About daybreak we were nearing our home territory and Bobby had finally passed out half in the seat and half in the floor. When along the road came Mr. Jones, the bread truck driver and father of a friend of ours. As we passed and waved he gave us an unforgettable look of disbelief. We couldn’t figure what his problem was, until we realized that he could only see the two of us, and we were almost sitting on each other’s laps.




Books by Lou Bradshaw available on Amazon Kindle
 A Fine Kettle of Fish – Hickory Jack – Blue – Ace High…and now… Blue Norther
Visit me on Facebook Lou Bradshaw Artist – Author or www.facebook.com/loubradshawarts

Wednesday, May 7, 2014

      The Morning Rush:
I’m always on the lookout for a better cup of coffee… the stronger the better. In the past decade (what I call the Starbuck’s Decade), the whole idea of coffee has changed dramatically. No longer is the morning cuppa Joe merely a 12 volt battery for your nervous system and a kick starter to your day, it’s become a morning ritual with a cacophony of flavors. After a few experimental sips of this or that blend and additive, I’ve gone back to thick black and bitter as my mainstay.
I’ve reverted to the old tried and true method of making “Cowboy Coffee or Campfire Coffee” with one slight alteration. Instead of a percolator use a pot with coffee dumped in by the tried and true method of measure… the hand full. Boil the hell out of it with a pinch of salt to keep the acid down. When it has the consistency of driveway sealer, strain it through a pair of pantyhose and enjoy.

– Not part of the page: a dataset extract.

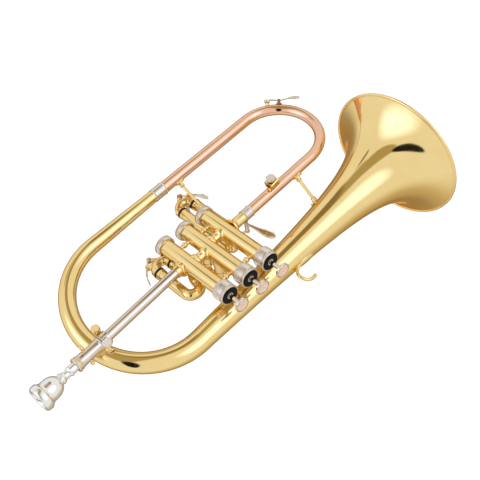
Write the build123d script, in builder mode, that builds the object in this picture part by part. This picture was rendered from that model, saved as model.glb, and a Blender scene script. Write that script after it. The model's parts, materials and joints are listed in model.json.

Ladies, it would be advisable to vacate the pantyhose before pouring the coffee through.




Books by Lou Bradshaw available on Amazon Kindle
 A Fine Kettle of Fish – Hickory Jack – Blue – Ace High…and now… Blue Norther
Visit me on Facebook Lou Bradshaw Artist – Author or www.facebook.com/loubradshawarts

You never out grow your need to read.

Tuesday, May 6, 2014

Is It Only a Game?
My St. Louis Cardinals have been having a hard time in the late innings, coughing up the lead in the 8th, 9th, and extra innings. It’s bad enough that they struggle to get ahead in the early innings and cling to a minimal lead only to see it slip away late. Naughty words seem find their way into my vocabulary, which are generally addressed at the umpires, but I know that’s not really the problem.
The problem is that our guys don’t have that killer instinct. They don’t have that mindset that pushes them on to finish the hated Cubs, Reds, or Mets off. The mindset that says “when you get them down, stomp on them.” It has gotten so bad that the first thing I do in the morning after a win is check with ESPN to make sure they didn't lose it in the locker room after the game.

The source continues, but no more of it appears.